Das Biga registrierte im Berichtsjahr
einen einzigen Arbeitskonflikt, der zu einer Arbeitsniederlegung von mindestens einem Tag führte. Daran waren 51 Arbeitnehmer beteiligt; 51 Arbeitstage gingen dabei verloren
[26].
Da aufgrund der allgemeinen Finanzknappheit in zahlreichen Kantonen der automatische Teuerungsausgleich für das Staatspersonal in Frage gestellt wurde, gingen die
Staatsangestellten im Berichtsjahr mehrmals auf die Strasse.

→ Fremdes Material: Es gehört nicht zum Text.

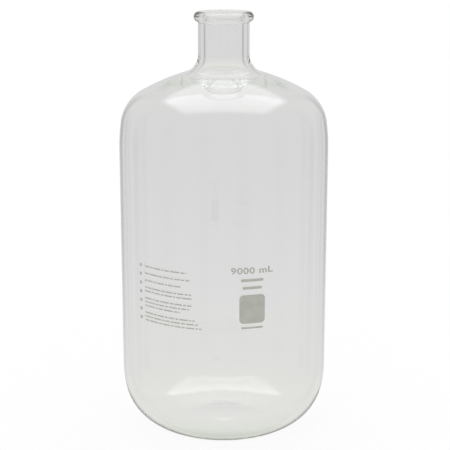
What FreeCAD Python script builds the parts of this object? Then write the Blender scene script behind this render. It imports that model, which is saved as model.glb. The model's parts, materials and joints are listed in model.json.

Während sie sich in den Kantonen Bern, Genf und Zürich mit Demonstrationen begnügten, kam es in den Kantonen Freiburg und Waadt zu beschränkten Arbeitsniederlegungen
[27].
Für den nationalen Frauenstreik vom 14. Juni siehe unten, Teil I, 7c (Stellung der Frau/Grundsatzfragen).
[21] Hotellerie und Gastgewerbe: Presse vom 5.3. und 11.4.91. Kioskverkauf: TA, 19.9.91. Lithographen: NZZ, 22.5.91. Presse- und Verlagsbereich: Presse vom 21.6.91; NZZ, 1.7.und 12.7.91; TA, 7.9., 10.9. und 24.9.91; BZ, 7.1 1.91. Reinigungsgewerbe: BaZ, 2.11.91. Spinnereien: NZZ, 2.2.91; TW, 11.3.91. Swissair: Presse vom 11.2.91 (Kabinenpersonal); NQ, 22.10.91 (Bodenpersonal).
[22] NZZ, 23.2., 21.3., 2.11. und 11.12.91; Bund, 20.12.91.
[23] Presse vom 29.11.91. Von den Gewerkschaften wurde vor allem der auf 14 Wochen ausgedehnte Mutterschaftsschutz als grosser Erfolg gewertet (Presse vom 6.2.92).
[24] BZ und TW, 20.6.91. Für frühere Spannungen zwischen AMS und SMUV siehe SPJ 1990, S. 201 f.
[25] SAZ, 1991, Nr. 18/19; TW, 30.4.91.
[26] Telephonische Auskunft aus dem Biga.
[27] Bern: Presse vom 1.11.91. Genf: JdG, 20.12.91. Zürich: NZZ und TA, 12.12.91. Freiburg: Lib., 15.11., 22.11., 27.11., 29.11. und 6.12.91. Waadt: 24 Heures, 26.9. und 28.11.91; JdG, 28.11.91.